Currently, the Tourism Ministry is helping tourists hoping to visit Israel who come from countries that lack buying power, says Eshet.

“For instance, an Indian tourist isn’t able to afford the prices in Israel. There are rich people in India and wealthy groups that come to visit from there, but still, for the pair of socks they buy here, they could afford an entire suit back home. Plus one dinner here costs the same as 10 back home. So, instead of bringing tourists from poorer countries, such as Romania and India, Israel needs to invest in bringing tourists from countries where people have more purchasing power,” he explains.

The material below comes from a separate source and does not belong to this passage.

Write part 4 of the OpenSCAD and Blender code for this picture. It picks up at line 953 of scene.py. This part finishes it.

According to the ministry’s 2018 Incoming Tourism Survey, the average tourist from Poland spent $114 a day while in Israel; that figure was $118 for tourists from Romania and $90 for those from Belarus. By comparison, per day, the average American tourist spent $179, Chinese visitors spent $230 and Mexicans, $260.

“The time has come to stop getting excited about setting records and to start understanding the numbers, because statistics can be misleading,” says Danny Lipman, one of the owners of the Atlas Hotels. “A ton of tourists who land at Ben-Gurion International Airport spend their entire time in the Palestinian territories, and others stay at Airbnb rentals, which don’t necessarily even pay taxes, so they bring the state no revenues. Instead, we must count how many tourists of each type come, and how long they stay – and then we’ll understand what this 4 million means.”

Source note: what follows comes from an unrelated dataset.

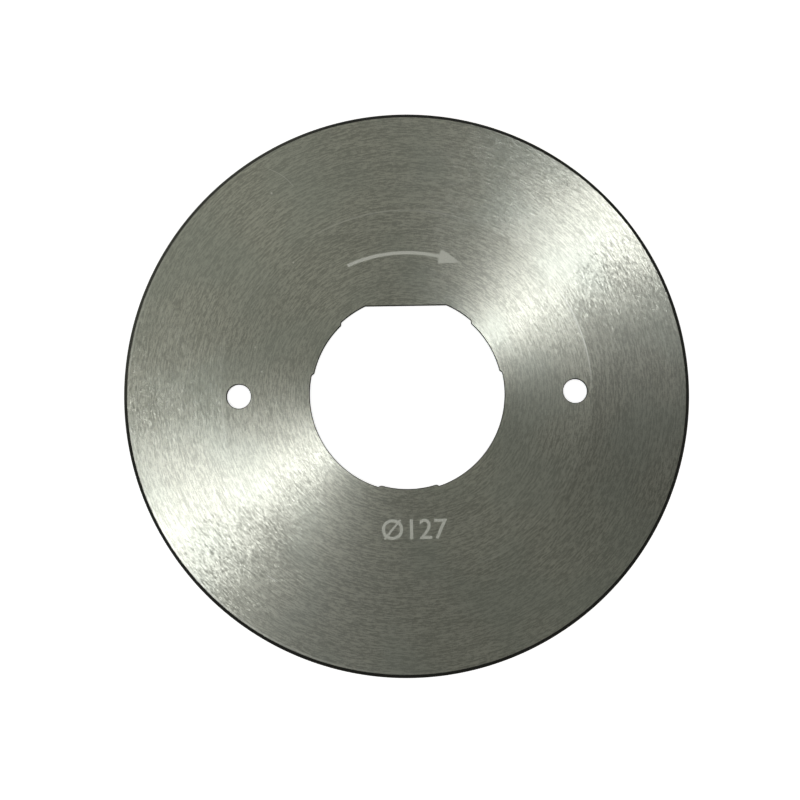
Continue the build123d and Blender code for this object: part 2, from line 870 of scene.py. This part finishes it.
    def screw_hole(
        self,
        points: np.ndarray,
        front_loop: np.ndarray,
        back_loop: np.ndarray,
        side: float,
    ) -> tuple[np.ndarray, np.ndarray, np.ndarray, np.ndarray]:
        """Return the grid that joins two blocks' rims through a screw hole.

        Each ring of the face lies on straight lines from the rim of the block
        to the point of the hole's circle that is seen at the same angle from
        the hole's centre.

        Args:
            points: All points made so far, which the new ones follow.
            front_loop: Indices round the block on the front.
            back_loop: Indices round the block on the back.
            side: Turn of the hole about the axis, in degrees.

        Returns:
            New points, quads, surface numbers and crease numbers.
        """
        turn = math.radians(side)
        centre = self.screw_distance * np.array([math.cos(turn), math.sin(turn)])
        rim = points[front_loop, :2]
        bearing = np.arctan2(rim[:, 1] - centre[1], rim[:, 0] - centre[0])
        outwards = np.stack([np.cos(bearing), np.sin(bearing)], axis=1)
        tight = centre + self.screw_radius * outwards
        wide = centre + (self.screw_radius + self.edge_break) * outwards
        third = (wide - rim) / 3.0
        top = self.thickness
        rings = [
            (rim + third, top, Surface.HUB, False),
            (rim + third * 2.0, top, Surface.HUB, False),
            (wide, top, Surface.HUB, True),
            (tight, top - self.edge_break, Surface.CUT, True),
            (tight, self.edge_break, Surface.CUT, True),
            (wide, 0.0, Surface.CUT, True),
            (rim + third * 2.0, 0.0, Surface.HUB, False),
            (rim + third, 0.0, Surface.HUB, False),
        ]
        count = len(front_loop)
        new_points = np.concatenate(
            [np.column_stack([flat, np.full(count, height)]) for flat, height, *_ in rings]
        )
        own = len(points) + np.arange(len(new_points)).reshape(-1, count)
        grid = np.concatenate([front_loop[None, :], own, back_loop[None, :]])
        after = np.roll(grid, -1, axis=1)
        quads = np.stack([grid[:-1], after[:-1], after[1:], grid[1:]], axis=-1).reshape(-1, 4)
        surfaces = [surface for *_, surface, _ in rings] + [Surface.HUB]
        skins = np.repeat([surface.value for surface in surfaces], count)
        sharp = np.array([sharp for *_, sharp in rings])
        creases = np.repeat(np.where(sharp, len(points) + np.arange(len(rings)), -1), count)
        return new_points, quads, skins, creases

    def to_object(
        self,
        points: np.ndarray,
        quads: np.ndarray,
        skins: np.ndarray,
        creases: np.ndarray,
    ) -> bpy.types.Object:
        """Put the arrays into a mesh with its materials and sharp edges.

        Args:
            points: Vertex positions.
            quads: Four vertex indices to a face.
            skins: Surface number of each face.
            creases: For each vertex, the number of the crease it lies on, or -1.

        Returns:
            The object, linked to the scene.
        """
        mesh = bpy.data.meshes.new("blade_disc")
        mesh.from_pydata(points.tolist(), [], quads.tolist())
        mesh.polygons.foreach_set("material_index", skins.astype(np.int32))
        mesh.polygons.foreach_set("use_smooth", np.ones(len(quads), dtype=bool))
        ends = np.empty(len(mesh.edges) * 2, dtype=np.int32)
        mesh.edges.foreach_get("vertices", ends)
        first, last = creases[ends.reshape(-1, 2)].T
        mesh.edges.foreach_set("use_edge_sharp", (first == last) & (first >= 0))
        for surface in Surface:
            mesh.materials.append(self.finishes[surface].make())
        mesh.update()
        return placed("blade_disc", mesh)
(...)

New marketing strategies, such as targeted digital advertising, and a focus on new groups of potential visitors have contributed to Israel’s success in tourism. But the real growth began three years ago, when the Tourism Ministry started paying airlines tens of millions of shekels a year to launch direct flights to Ben-Gurion airport from new destinations. Because the ministry cannot directly subsidize flights, it found an indirect way to do so – via marketing grants. In order to receive such assistance, airlines commit to marketing Israel as a tourism destination in their home countries. The ministry agreed to pay airlines 250,000 euros to launch a new weekly flight to Israel, and up to 750,000 euros for flights scheduled three times a week.

Since 2016, the ministry has paid out a total 13 million euros to airlines for launching new lines. This year, only two are slated to receive such funds: El Al for its flight to Las Vegas (250,000 euros), and United Airlines for its new service to Washington, D.C. (750,000 euros).

The Tourism Ministry stated that at this point, it’s unlikely that new flights will be launched to European destinations in exchange for grants, and that now, the airlines that will likely be eligible are those offering flights to destinations that are further afield, which will be of benefit to the industry.

As to whether the grants are necessary, it stated that they do not constitute particularly large sums, that airlines sometimes ask for incentives and that the money provides them with a bit of necessary extra cash.

Up until three years ago, Israel was struggling to reach the 3-million mark in incoming tourists, something it could only dream of during years without wars. All foreign visitors were considered worthy. Now, however, industry officials are questioning whether all tourists are created equal.

Eran Ketter, a senior lecturer in the Tourism and Hotel Management department of the Kinneret College on the Sea of Galilee, says that situation is a privilege reserved for countries with much better established tourism industries.

“From a tourism standpoint, we’re still a destination that’s growing and isn’t mature,” Dr. Ketter says. “We still haven’t reached our peak capacity, to the point where we can say we don’t want more tourists. I don’t want to start saying that we only want tourists of one type or another. At this stage, just keep them coming.”